Google on Friday announced it has a multi-year deal to provide its cloud services to SoFi Stadium and the Hollywood Park campus.
Google hopes these sorts of sports deals will help it gain traction against Amazon and Microsoft. In March, Google agreed to a partnership with Major League Baseball to operate its stat-tracking system, Statcast, and provide digital infrastructure for everything from team websites to online ticket sales. But, it still lags far behind Amazon and Microsoft, with about a 4% share of the market according to Gartner.
Google’s cloud services will help power all of the data passing through the state-of-the-art SoFi stadium and will provide a new personal concierge app that offers real-time metrics on gameday. Some of those metrics will appear on the new 360-foot 4K Oculus scoreboard, the largest scoreboard in professional sports.
“The big impact that people are going to see when they go to SoFi Stadium is the Oculus,” Anil Jain, Google Cloud’s managing director, media and entertainment, told CNBC in an interview on Thursday. Jain said Google hopes to provide augmented reality experiences, too.
Augmented reality allows devices, such as phones and tablets, to overlay digital content on top of the real world that a user can see while looking at the screen. Covid-19 has accelerated Google’s efforts to provide these experiences Jain said.
Jain hopes Google can provide exclusive video replays to fans and other supplementary experiences. “These are all things that come together in that future reinvention or re-imagination of the fan experience,” he said.
The $5 billion complex, developed by Rams owner Stan Kroenke, is set to open Sunday when the team hosts the Dallas Cowboys.

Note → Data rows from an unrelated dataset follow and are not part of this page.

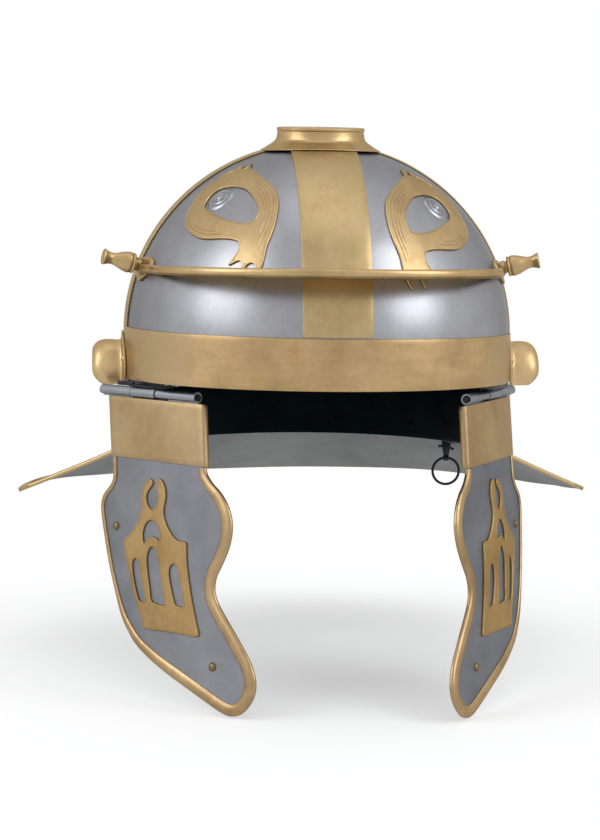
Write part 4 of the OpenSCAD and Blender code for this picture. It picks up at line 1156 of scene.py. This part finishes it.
temple_holes = [
    [(41.4, 70), (42, 66), (44, 63.2), (47.2, 62.3), (50.3, 63.5), (52.6, 66.6), (53.6, 71.4),
     (51.4, 70.6), (48.7, 70.1), (46.3, 70.8), (44.3, 72.5), (42.6, 74)],
    [(37.4, 82.4), (35.7, 84), (35.9, 87), (37.2, 91.2), (39.2, 96), (41.4, 100.4), (43.5, 102.9),
     (46.9, 102.2), (46.2, 99.2), (44.3, 94.8), (42.6, 90.2), (41.1, 85.8), (39.4, 83)],
    [(48.9, 75.2), (46.7, 76.9), (45.7, 80.4), (46.4, 85), (48.2, 91), (50.1, 97), (52, 101.9),
     (60.9, 102.6), (60.7, 100.6), (58.9, 96), (56.9, 90.2), (55.1, 84.4), (53.4, 79.8),
     (51.3, 76.6)],
    [(64, 82), (62.1, 83.9), (62, 86.8), (63, 90.4), (64.9, 95), (66.8, 99), (68.5, 101.4),
     (73.3, 101.6), (73.1, 98.8), (71.4, 94), (69.6, 89), (68.1, 84.9), (66.4, 82.7)],
]
outline, *holes = [[(x, -v) for x, v in curve(p, 2)] for p in (temple_edge, *temple_holes)]
for side in SIDES:
    bm = on_plate(plate(outline, holes), HALF_PLATE + LIFT)
    cheek_part(bm, side, "temple_{}_sheet", "brass_temple", "temple", 32)
    heads = bmesh.new()
    for x, v in ((20.2, 68), (94.4, 127.5)):
        lean = turn(-degrees(asin((x - CHEEK_MID) / CHEEK_R)), "Z")
        spot = shift(*bent(x, v, HALF_PLATE)) @ lean @ turn(-90, "X")
        join(heads, put(dome_head(4.2, 1.3), spot))
    cheek_part(heads, side, "cheek_rivet_heads_{}", "old_brass_and_shade", "cheek_rivets", 60)

# %% [markdown]
# Under each wing a clip of blackened strip goes through the guard. Its two ends are spread on top,
# and its loop holds a wire ring for the chin tie. Two small dark blocks on it slant down under the
# guard.

# %% Tie rings and clips
CLIP_TURN, CLIP_OUT = 0.167, 0.12  # share of the guard's turn from its tip, and of its slope
RING_WIDE, WIRE_R, LOOP_DROP, CLIP_HALF = 16.8, 0.75, 9, 1.4
CLIP = guard_at(CLIP_TURN, CLIP_OUT, 0, 0)
ring_mid = RING_WIDE / 2 - WIRE_R
loop_in = WIRE_R + ring_mid - sqrt(ring_mid ** 2 - 2.25) + 0.05
loop = [(loop_in, -CLIP_HALF), (loop_in + 0.8, -CLIP_HALF), (loop_in + 0.8, CLIP_HALF),
        (loop_in, CLIP_HALF), (loop_in, -CLIP_HALF)]
slope = guard_at(CLIP_TURN, 0.17, 0, 0) - CLIP
dip = degrees(atan(-slope.z / slope.xy.length))
lie = turn(degrees(atan2(slope.y, slope.x)), "Z") @ turn(dip, "Y")


def ring_place(u, v):
    reach = ring_mid + WIRE_R * cos(2 * pi * v)
    return Vector((reach * cos(2 * pi * u), WIRE_R * sin(2 * pi * v), reach * sin(2 * pi * u)))


for side, word in SIDES.items():
    place = side_sign(side) @ shift(*CLIP)
    ring = put(loft(72, 20, ring_place, caps=False), place @ shift(0, 0, -LOOP_DROP - ring_mid))
    piece(ring, f"tie_ring_{word}_wire", "black_steel_and_shade", ["tie_ring_" + word], "ring_" + word,
          shading=60)
    bm = put(turned(loop, 48), shift(0, 0, -LOOP_DROP) @ turn(90, "Y"))
    for way in (-1, 1):
        leg, end = block(2.8, 0.78, 9.4 - loop_in, 2), block(4.4, 2.8, 0.75)
        dark_block = block(4.6, 0.8, 1.5)
        join(bm, put(leg, shift(0, way * 0.41, loop_in / 2 - 4.4)))
        join(bm, put(end, lie @ shift(way * 2, 0, GUARD_HALF + 0.95) @ turn(way * 3, "Y")))
        join(bm, put(dark_block, shift(way * 2.3, -0.3, -2.6 - way * 0.5) @ turn(12 + way * 16, "Y")))
    piece(put(bm, place), f"ring_clip_{word}_strip", "black_steel_and_shade", ["ring_clip_" + word])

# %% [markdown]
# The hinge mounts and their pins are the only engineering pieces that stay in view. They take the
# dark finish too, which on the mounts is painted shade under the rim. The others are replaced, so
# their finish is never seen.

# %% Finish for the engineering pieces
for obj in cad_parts.values():
    obj.data.materials.clear()
    obj.data.materials.append(finishes["black_steel_and_shade"])
print("black_steel_and_shade on", len(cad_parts), "engineering pieces")

# %% [markdown]
# The stage is a pale floor under the cheek pieces' tips and a plain white surround. What the camera
# and the metal see of the surround has a strength of 1, which is white. For everything else it is
# weaker, and three slightly cool lamps do the rest: one broad lamp to each side, which draws the
# two soft highlights on the bowl, and one overhead. The floor glows white further out, so that it
# has no edge against the surround, and only the paper near the object takes its shadow.

# %% Stage and light
def looked_at(tree):
    """1 for what the camera or a reflection sees, else 0."""
    rays = [node(tree, "LightPath", out=name) for name in ("Is Camera Ray", "Is Glossy Ray")]
    return node(tree, "Math", rays, operation="MAXIMUM")


bpy.context.scene.view_settings.view_transform = "Standard"
world = bpy.data.worlds.new("surround")
bpy.context.scene.world = world
world.use_nodes = True
tree = world.node_tree
tree.nodes.clear()
strength = node(tree, "MapRange", (looked_at(tree), 0, 1, 0.85, 1))
surround = node(tree, "Background", {"Color": (1, 1, 1, 1), "Strength": strength})
node(tree, "OutputWorld", [surround])

GLOW_FROM, GLOW_TO = 0.16, 0.42  # metres from the middle
tree, place = new_finish("matt_white_paper")
reach = node(tree, "VectorMath", [place], "Value", operation="LENGTH")
away = node(
    tree, "MapRange", (reach, GLOW_FROM, GLOW_TO, 0.4, 1), interpolation_type="SMOOTHSTEP"
)
white = node(tree, "Math", [away, looked_at(tree)], operation="MULTIPLY")
paper = node(tree, "BsdfDiffuse", [linear("#EEEEEE")])
glow = node(tree, "Emission", {"Strength": 1.0})
node(tree, "OutputMaterial", [node(tree, "MixShader", [white, paper, glow])])

floor_z = cad_box[0][2]
bm = bmesh.new()
bmesh.ops.create_circle(bm, cap_ends=True, segments=96, radius=6)
bmesh.ops.translate(bm, verts=bm.verts, vec=(0, 0, floor_z - 0.0005))
floor = placed(bm, "floor")
floor.data.materials.append(finishes["matt_white_paper"])

LAMP_COLOUR = (0.94, 0.97, 1)


def lamp(name, at, aim, size, power):
    data = bpy.data.lights.new(name, "AREA")
    data.shape = "RECTANGLE"
    data.size, data.size_y = size
    data.energy = power
    data.color = LAMP_COLOUR
    obj = in_scene(name, data)
    way = Vector(aim) - Vector(at)
    obj.matrix_world = shift(*at) @ way.to_track_quat("-Z", "Y").to_matrix().to_4x4()


lamp("left_lamp", (-1.9, -0.62, 1.1), (0, 0, 0.05), (1.2, 1.6), 18.5)
lamp("right_lamp", (1.6, -1.02, 1.15), (0, 0, 0.05), (1.1, 1.7), 21)
lamp("top_lamp", (0, -0.1, 2.0), (0, 0, 0), (1.2, 1.2), 3)
print("floor at", round(floor_z, 4), "m")
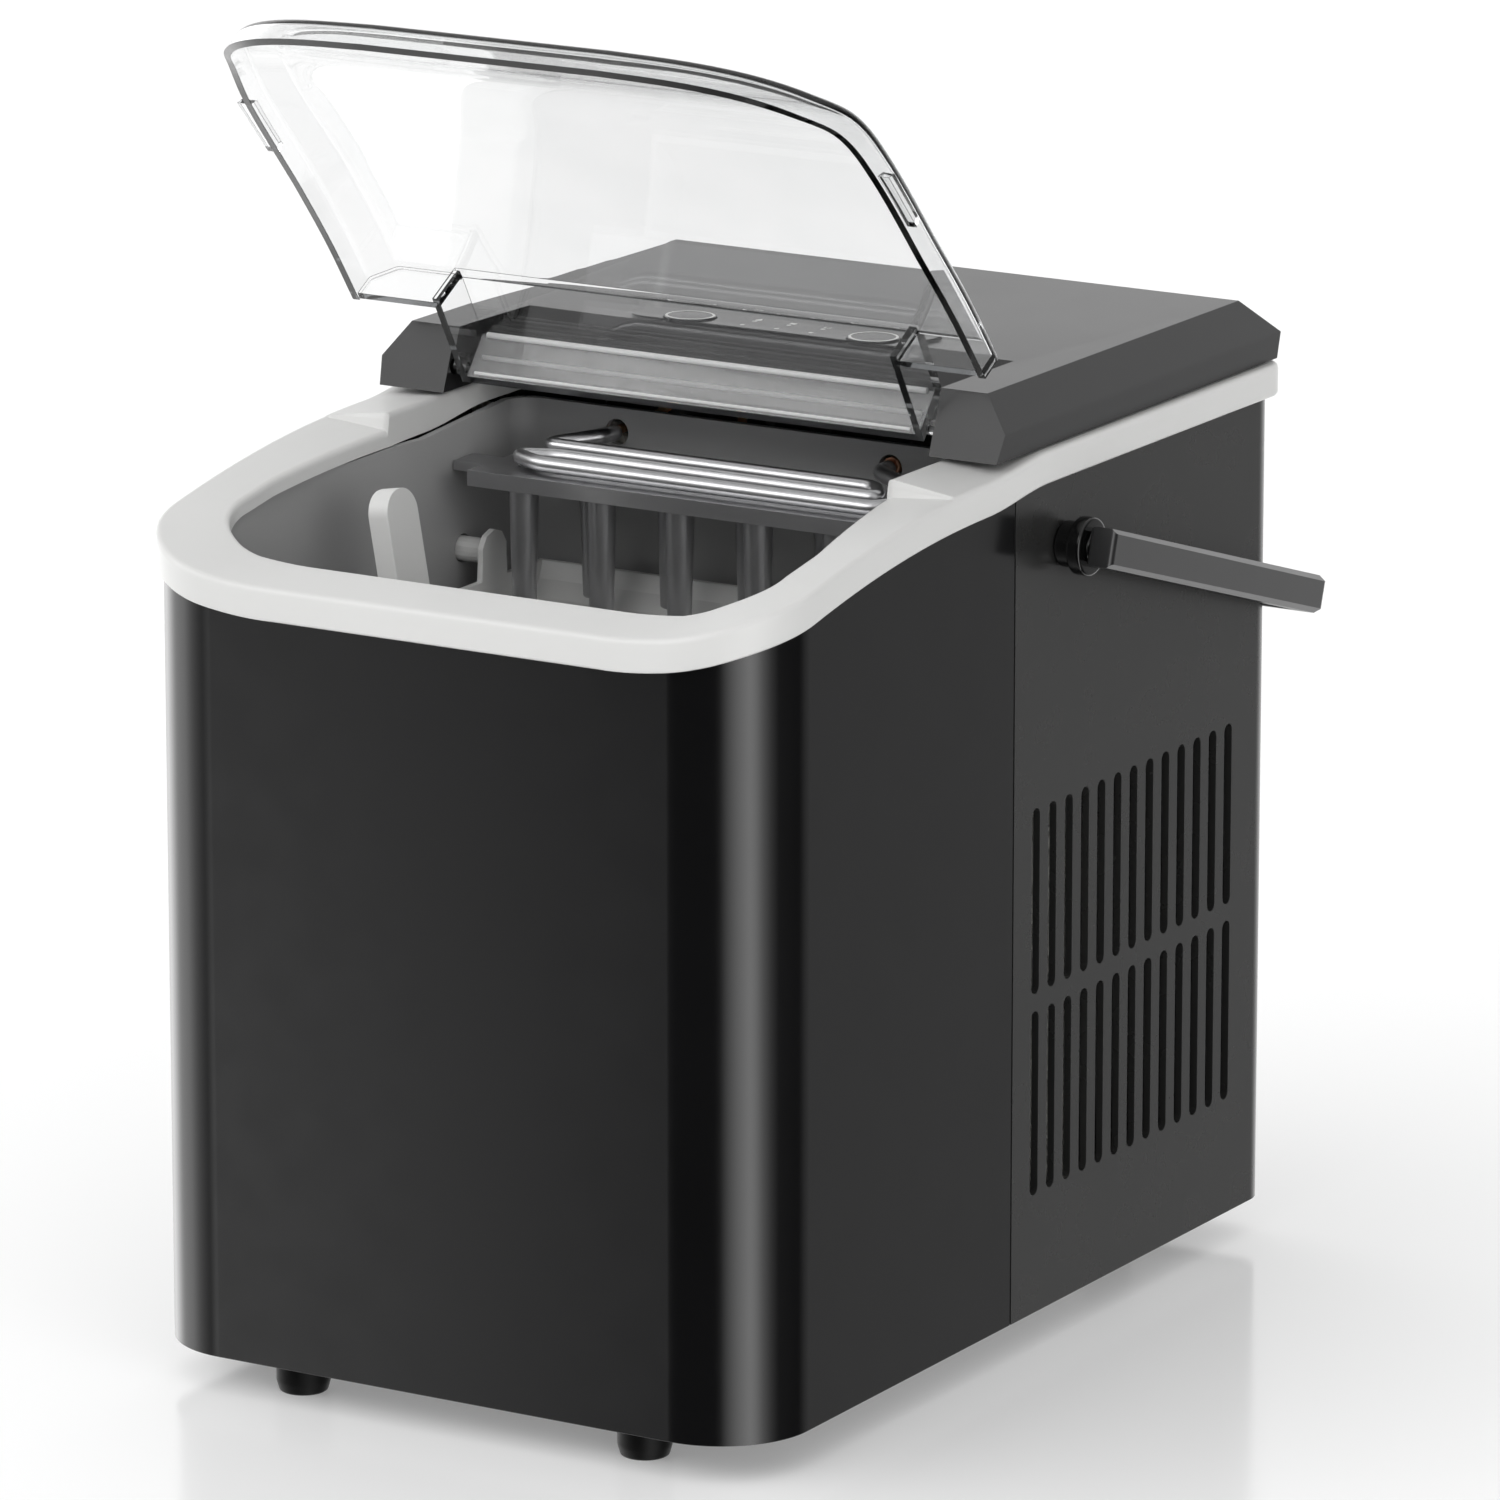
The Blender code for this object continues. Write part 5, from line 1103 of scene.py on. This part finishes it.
# ---------------- CAD nodes that stay
def keep_nodes():
    """The other CAD nodes keep their shape and get their material and slightly rounded edges."""
    kept = (
        (SIDE, "base_plate"),
        (FOAM, "bulkhead foam_jacket"),
        (BOARD, "control_board"),
        (PAINT, "compressor"),
        (FINS, "condenser"),
        (COPPER, "discharge_pipe suction_pipe capillary_tube filter_drier"),
        (STEEL, "hot_gas_valve fan_motor"),
        (DARK, "fan_blade fan_shroud drain_spout tray_motor water_pump ice_sensor_left ice_sensor_right"),
        (BIN, "ice_pusher"),
        (WHITE, "drip_grid water_tray water_sensor fill_hose"),
        (RUBBER, "compressor_mount_1 compressor_mount_2 compressor_mount_3 compressor_mount_4"),
    )
    for material, name in ((material, name) for material, names in kept for name in names.split()):
        node = frame["nodes"][name]
        node.data.materials.clear()
        node.data.materials.append(material)
        weld = node.modifiers.new("weld", "WELD")
        weld.merge_threshold = 0.00002
        round_edges(node, 0.0004, 2, 30)


# ---------------- stage, light and camera
def stage():
    """A pale floor with a soft sheen."""
    bm = bmesh.new()
    bmesh.ops.create_grid(bm, x_segments=1, y_segments=1, size=40.0)
    floor = object_from("floor", bm)
    material, _, shader = new_material("pale_floor")
    feed(shader, Base_Color=(0.86, 0.86, 0.86, 1.0), Emission_Color=(1.0, 1.0, 1.0, 1.0),
         Emission_Strength=0.20, Roughness=0.13, Specular_IOR_Level=0.45)
    floor.data.materials.append(material)
    floor.visible_glossy = False


# Brightness of the studio round the horizon: degrees from the front toward the right, and radiance.
HORIZON = ((-180, 1.5), (-166, 1.1), (-149, 0.80), (-132, 1.3), (-118, 2.4), (-105, 2.6), (-91, 1.85),
           (-72, 2.0), (-58, 1.0), (-48, 0.55), (-43, 0.38), (-39.5, 0.55), (-36, 1.10), (-34.3, 1.0),
           (-33.2, 0.75), (-32.2, 0.12), (-28, 0.02), (24, 0.02), (30, 0.16), (38, 1.2), (49, 2.5), (64, 3.9),
           (71, 3.2), (80, 1.6), (90, 0.6), (100, 0.1), (132, 0.03), (144, 0.25), (149, 0.30), (156, 0.45),
           (168, 1.4), (180, 1.5))
BRIGHTEST = 4.0
CEILING = 0.78
LIGHT_BOX = 2.6
LIGHT_BOX_TURN = radians(35)
FRONT_TURN = radians(34.5)


def studio():
    """A pale studio: soft boxes left, right and behind, dark cards between them, a light above the front."""
    world = bpy.data.worlds.new("studio")
    bpy.context.scene.world = world
    world.use_nodes = True
    tree = world.node_tree
    parts = new_node(tree, "SeparateXYZ", Vector=new_node(tree, "TexCoord").outputs["Generated"])
    x, y, z = (parts.outputs[axis] for axis in "XYZ")

    def sum_of(operation, *values):
        """One sum in the shader; each value is a number or a socket."""
        node = new_node(tree, "Math")
        node.operation = operation
        for socket, value in zip(node.inputs, values):
            set_socket(socket, value)
        return node.outputs["Value"]

    def add(first, second):
        return sum_of("ADD", first, second)

    def times(first, second):
        return sum_of("MULTIPLY", first, second)

    def turned_from(middle):
        return sum_of("ABSOLUTE", add(angle, middle))

    angle = sum_of("ARCTAN2", x, times(y, -1.0))
    ramp = new_node(tree, "ValToRGB", Fac=add(sum_of("DIVIDE", angle, tau), 0.5))
    elements = ramp.color_ramp.elements
    while len(elements) < len(HORIZON):
        elements.new(1.0)
    for element, (degrees, radiance) in zip(elements, HORIZON):
        element.position = (degrees + 180) / 360
        element.color = (*[radiance / BRIGHTEST] * 3, 1.0)
    horizon = times(ramp.outputs["Color"], BRIGHTEST)
    low_band = times(horizon, remap(tree, z, 0.28, 0.58, 1.0, 0.0))
    in_front = remap(tree, turned_from(FRONT_TURN), radians(3.5), radians(6.5), 1.0, 0.0)
    deeper = remap(tree, z, -0.205, -0.290, -0.30, 0.45)
    low_band = times(low_band, add(times(in_front, deeper), 1.0))
    overhead = times(remap(tree, z, 0.22, 0.72), CEILING)
    box_side = remap(tree, turned_from(LIGHT_BOX_TURN), radians(25), radians(50), LIGHT_BOX, 0.0)
    box_rise = times(remap(tree, z, 0.30, 0.42), remap(tree, z, 0.62, 0.78, 1.0, 0.0))
    total = add(add(low_band, overhead), times(box_side, box_rise))
    feed(tree.nodes["Background"], Color=(1.0, 1.0, 1.0, 1.0), Strength=total)


CAMERA_AZIMUTH = radians(31.003)
CAMERA_PITCH = radians(14.329)
CAMERA_DISTANCE = 3.2449
CAMERA_TARGET = (0.0, 0.18303, 0.17618)
FOCAL_LENGTH = 246.64


def camera():
    """From the front right, looking a little down, through a long lens."""
    level, down = cos(CAMERA_PITCH), sin(CAMERA_PITCH)
    ahead = Vector((-sin(CAMERA_AZIMUTH) * level, cos(CAMERA_AZIMUTH) * level, -down))
    data = bpy.data.cameras.new("camera")
    data.sensor_width = 36.0
    data.lens = FOCAL_LENGTH
    data.clip_start = 0.1
    data.clip_end = 200.0
    view = add_object("camera", data)
    target = Vector((CAMERA_TARGET[0], CAMERA_TARGET[1] + FRONT, CAMERA_TARGET[2]))
    view.location = target - ahead * CAMERA_DISTANCE
    view.rotation_euler = ahead.to_track_quat("-Z", "Y").to_euler()
    bpy.context.scene.camera = view
    bpy.context.scene.view_settings.view_transform = "Standard"


front_casing()
rear_casing()
light_collar()
dark_cover()
clear_lid()
lid_ribs()
lid_pins()
bail()
pivots()
tub()
basket()
scoop()
panel()
feet()
rear_details()
cooling()
keep_nodes()
stage()
studio()
camera()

“We couldn’t have picked a better partner to manage our technology needs,” Skarpi Hedinsson, chief technology officer, SoFi Stadium and Hollywood Park, said in a statement. “Incorporating Google’s solutions into critical areas of our business ensures we can usher in a new era of innovation in sports and entertainment, raising the bar on what the ultimate fan experience looks like globally.”
Google Cloud headquarters sits in Sunnyvale, California.
The partnership will extend beyond NFL games played in the stadium. The complex will host massive sporting events starting with the 2022 Super Bowl, the college football national championship in 2023, and the Summer Olympics in 2028.
“Our goal is to continue to be an innovator in the space and partner with broadcasters, sports leagues and the broader ecosystem to help drive innovation but put it to the strengths that we’re investing in – cloud computing, data analytics, artificial intelligence, machine learning and more,” Jain said.